How to be compatible with html5lib's sanitization?

Question

How to be compatible with html5lib's sanitization?

sferencik opened this issue 3 years ago · comments

I've been using html5lib's native sanitization, but I'm migrating to Bleach, as recommended in https://github.com/html5lib/html5lib-python/blob/master/CHANGES.rst#11. I'm replacing my previous code:

html5lib.serialize(html5parser.HTMLParser().parseFragment("<u>hi</u>"), sanitize=True)
# -> <u>hi</u>

with this:

bleach.clean("<u>hi</u>")
# -> &lt;u&gt;hi&lt;/u&gt;

Notice how Bleach escapes my <u>hi</u> because the u-tag isn't on its very conservative tokenizer allow-list. I am aware that I could specify my own list of allowed tags, like so:

bleach.clean("<u>hi</u>", tags=MY_LIST_THAT_INCLUDES_U)
# -> <u>hi</u>

but how would I construct MY_LIST_THAT_INCLUDES_U such that it's backward-compatible with what html5lib's sanitizer allows (allowed me until now)? I think I'd need to get at the larger tag set in the vendored html5lib sanitizer. Is that what I'm supposed to do? Is there a neater way to achieve that? Has this come up as a use case previously?

Will Kahn-Greene · Answer 1 · Mon Dec 20 2021 20:38:05 GMT+0800 (China Standard Time)

If you're migrating from one system to another and want to maintain the current behavior of the system you're migrating from, you could copy the list of HTML tags that you believe are safe from html5lib into your code.

You could use the vendored code, but that's not part of Bleach's exposed API and we're not tracking changes for that.

I'm not aware of how many other people are currently migrating from html5lib sanitizer to Bleach. Maybe it's worth putting together a migration guide. Would you want to tackle something like that?

Samuel Ferencik · Answer 2 · Mon Dec 20 2021 21:22:40 GMT+0800 (China Standard Time)

Yes, I could help with the migration guide. Would you want to host it in Bleach, or would you rather see it in html5lib? Would you be open to exposing a compatibility mode in Bleach?

Also, is there a way to not turn special characters into HTML entities? Like when "' becomes "'. That's another incompatibility; I haven't quite got to the bottom of it but I don't suppose there's a way to keep these as "'?

Will Kahn-Greene · Answer 3 · Mon Dec 20 2021 21:35:26 GMT+0800 (China Standard Time)

I don't work on html5lib anymore, so I think this would be a migration guide that lived in the Bleach docs.

I'm not interested in implemented or maintaining a compatibility mode.

I don't know what you mean by your last question.

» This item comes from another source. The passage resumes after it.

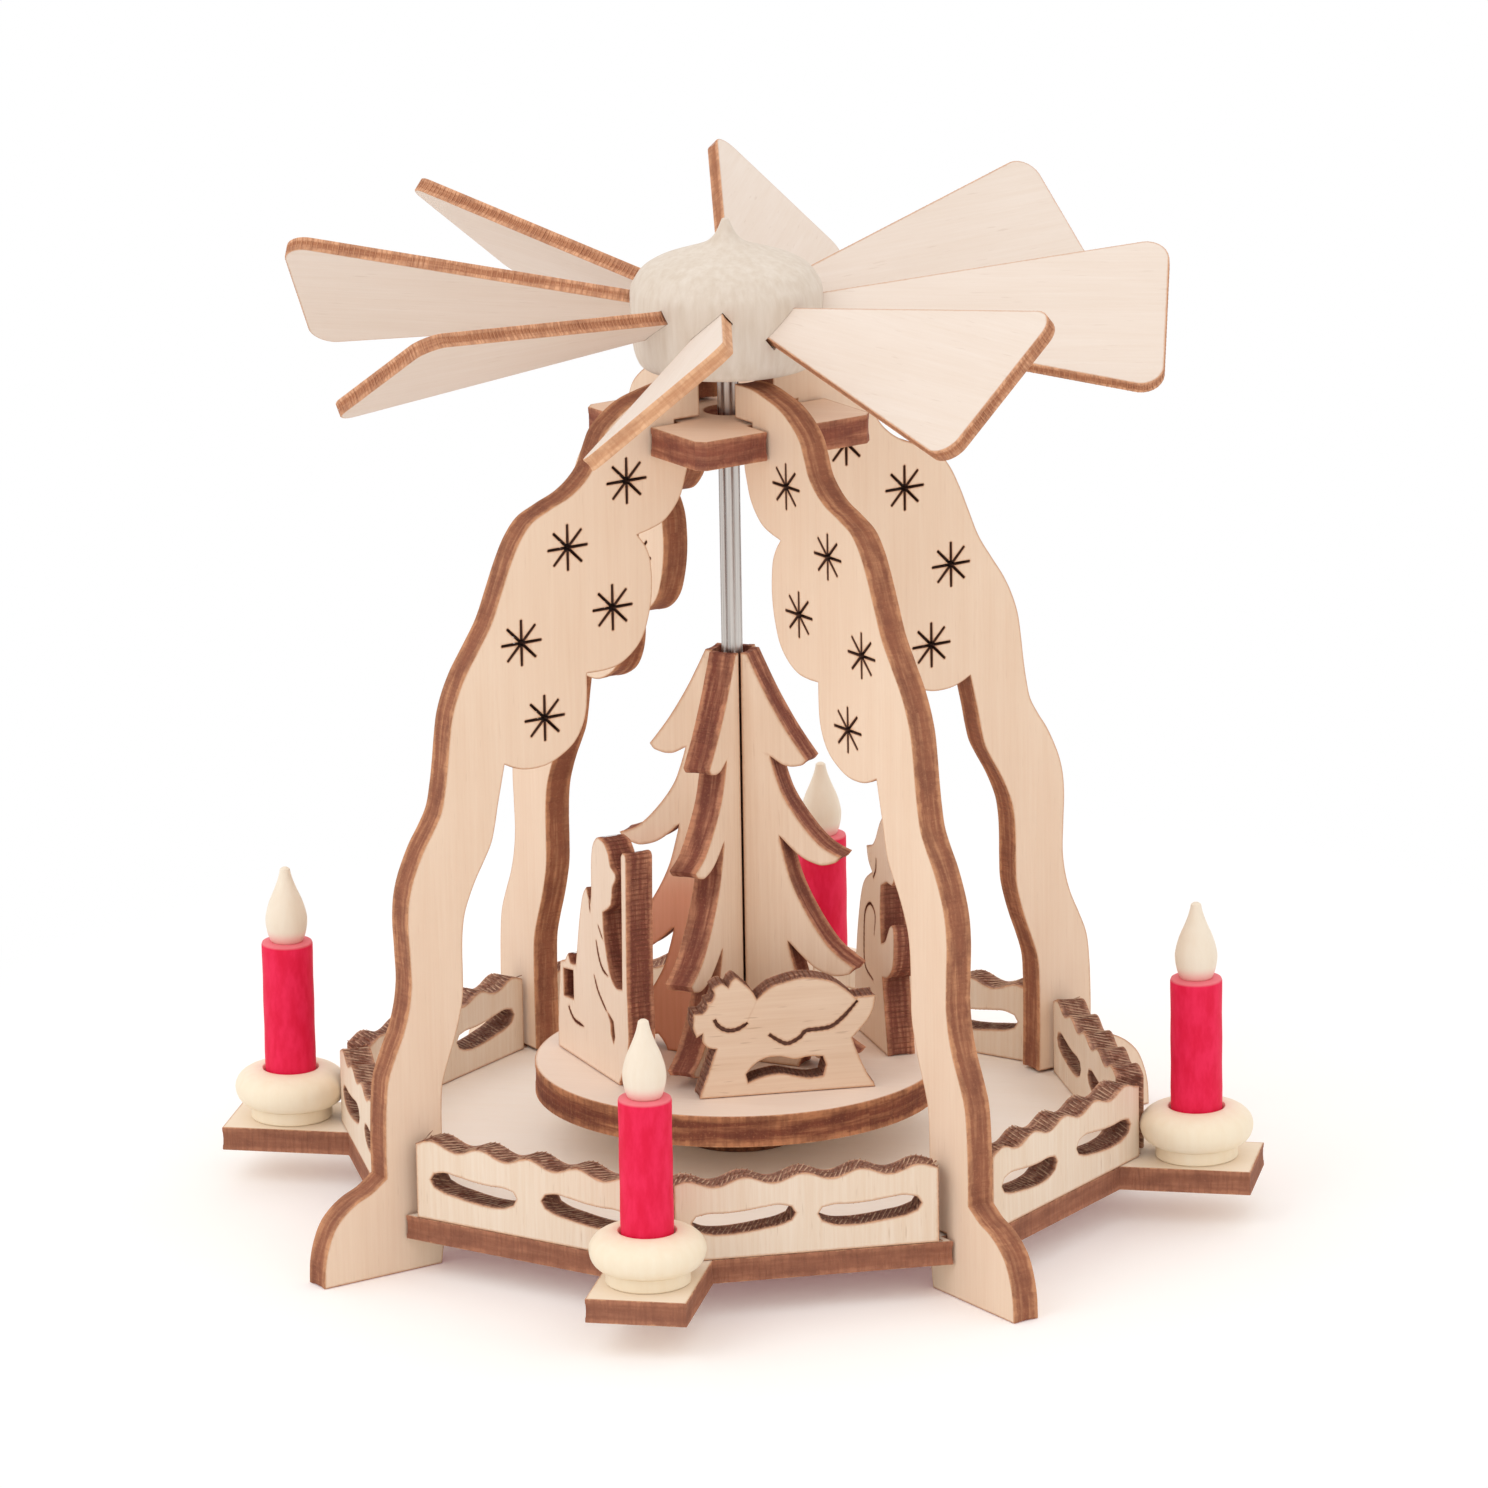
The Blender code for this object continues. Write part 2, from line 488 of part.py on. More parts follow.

Can you provide some example code?

Samuel Ferencik · Answer 4 · Mon Dec 20 2021 21:46:55 GMT+0800 (China Standard Time)

By my last question, I meant this:

bleach.clean("\"'")
# -> &#34;&#39; instead of "'

Can the caller opt out and keep the quotes?

Will Kahn-Greene · Answer 5 · Mon Dec 20 2021 23:13:11 GMT+0800 (China Standard Time)

What's the use case for not switching to character entities?

Samuel Ferencik · Answer 6 · Tue Dec 21 2021 00:01:46 GMT+0800 (China Standard Time)

Admittedly, not a very strong one. Some regression tests have triggered, but I've already proposed to the test owners to rebase these. I agree this shouldn't be an issue in most rendering contexts - but I don't own these tests and I just wanted to check if perhaps there was a way to not escape the quotes. (This is not a feature request! Just wanted to know in case there was an easy way out.)

... and based on your response, I'm assuming there isn't, correct?

Will Kahn-Greene · Answer 7 · Tue Dec 21 2021 03:02:43 GMT+0800 (China Standard Time)

Bleach sanitizes text for use in an HTML context. Because of that, I think it really should be encoding characters like <, >, ', ", etc. I think it should be encoding those characters. I forget what the sanitizer did. If it sanitized entire documents, that'd be different because Bleach would know what was before and after and could be less strict.

Samuel Ferencik · Answer 8 · Thu Dec 30 2021 22:38:02 GMT+0800 (China Standard Time)

Thanks, makes sense. (In your last sentence, did you mean to say "the sanitizer would know what was before and after"?)

The one thing left then is the migration guide we discussed above. I've created #625.

Will Kahn-Greene · Answer 9 · Mon Jan 03 2022 21:49:44 GMT+0800 (China Standard Time)

The sanitizer is the primary component of Bleach, so I use them interchangeably. Sorry about that.